Tuesday 29 September 2020

Hi Everyone,

I’d like to give you a glimpse into Guitar Repair World from a personal perspective.

Today I lost one of my favourite customers. He died after a long illness.

He was pedantic to the point of obsessiveness about string-spacing at the nut, to the point that he bought a Stewmac Spacing-gauge so that we could talk on equal terms!

During the fifteen years that I knew him he must have bought at least thirty guitars, and brought them all into me to make new bone nuts according to his own specifications. Sometimes he’d come back the next day and ask me to cut a new nut with 0.020” difference between E strings.

He had a collection of various 000-size guitars (Martin, Larrivee, Mills, Fylde, Eastman etc.) that he was forever getting me to tweak and modify. Eventually I realised that he was hoping that I could somehow morph them all into one single guitar, presumably the guitar of his desires...

He was in my shop at least once a week, always with some almost, but also perhaps not quite, sensible idea about modification or about a possible new guitar that he sought my opinion on.

He was what almost every other business on Planet Earth would describe as a "pain in the proverbial", and would send the staff scattering to the tea room!

It was mainly a dialog thing - he spoke in riddles and aphorisms whilst I tried to converse in elementary physics, so there was always going to be some essential disjoint there.

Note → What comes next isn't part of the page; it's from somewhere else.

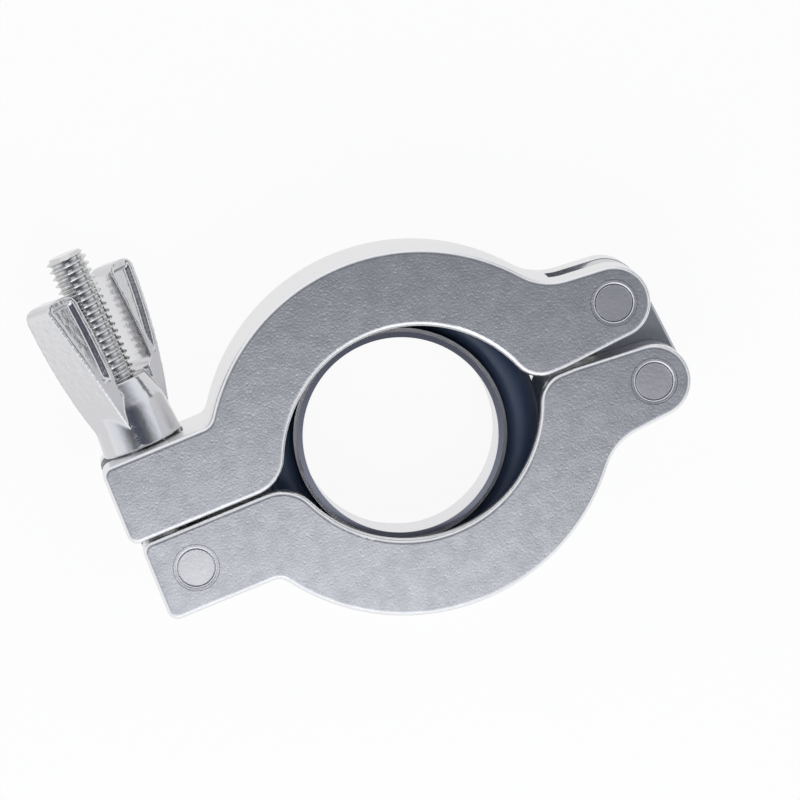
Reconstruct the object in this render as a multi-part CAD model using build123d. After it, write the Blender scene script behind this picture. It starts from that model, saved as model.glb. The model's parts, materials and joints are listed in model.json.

But we somehow, always seemed to reach some kind of understanding.

He was hard work, but good work! At some point in the weird dialog would find common ground! And, importantly, after I did what we agreed on, he would then enjoy playing his guitar.

Very eccentric, individual to the extreme, but he always laughed when I pointed out any possible folly that his ponderings had uncovered.

This is an obituary of sorts.

I miss him already.

Farewell my crazy friend.

EWAN JAMES R.I.P

 

 

Wednesday 16 September 2020

 Hi Everyone,

ok, my shop is back "open" again after two weeks "closed" catching up on the backlog of repairs.

I caught up a lot in the last two weeks, but I've still got a way to go before I'm back up-to-date. I'm going to have to either slow down on new bookings, or advise a longer time-frame until completion for the next month or two.

I'm not going to compromise and try to rush through the work- this has never been my way. I will work through the jobs as methodically as I always have.

As always, if you need a repair to be completed by a particular date, for a gig or an exam or similar, then I will jump your guitar up the queue past the ones that I've been given an open time-frame for.

I'll try to call you regarding completed repairs, but I tend to do this in a batch at the end of the week. So if you haven't heard from me, and you're thinking about your guitar, please give me a call or send me an email.

It's an unprecedented time.

I think I've also figured out how to update my website's "Shop" page, thanks to instructions from my dear ex-website lady. So, with luck, in a day or two you  should be able to see my shop's inventory of very nice and interesting guitars for sale!

Keep well out there, be sensible and cautious, and keep on playing!

Andrew





Tuesday 1 September 2020

Hi Everyone,

following up on my last post - I'm so busy that in fairness to those folk who already have an instrument booked in for repair, my shop will be closed this week and next so that I can catch up.

It's this COVID thing. When it kicked off in March/April a lot of people brought repairs in to me - a lot of them biggish jobs that the owners had been putting off for years (such as gigging musicians finally getting around to that refret, given that they were no longer gigging). Some folk brought in three or four guitars, saying "won't be needing these for a while".
 
The government at the time was hinting at a six-month lockdown so I took on everything I could, figuring that I'd need the work. But then they instead gave us these semi-lockdown conditions, and indoor activities (such as guitar-playing) have boomed. I'm getting people who haven't played in years getting back into it, and guitars that haven't been out of the attic for decades coming in for refurbishment. The government stimulus money seems to be part of it - I'm sure they're paying for more than a few Martin and Gibson restorations!

I'm always busy, but this thing has sent it ballistic. I know a lot of folk have been adversely affected by COVID, and it certainly makes me feel a bit weird to be busier than ever because of it, but I've seen lots of people re-inventing (or re-discovering) themselves because of the limitations imposed. Lots of people getting back into playing guitar! So in some ways it's been a good thing, albeit in a strange way.

So thanks for your patience. I'll be back to "normal" in a week or two, but will still have to book most repairs in on a longer turn-around time than usual until I get back up to date.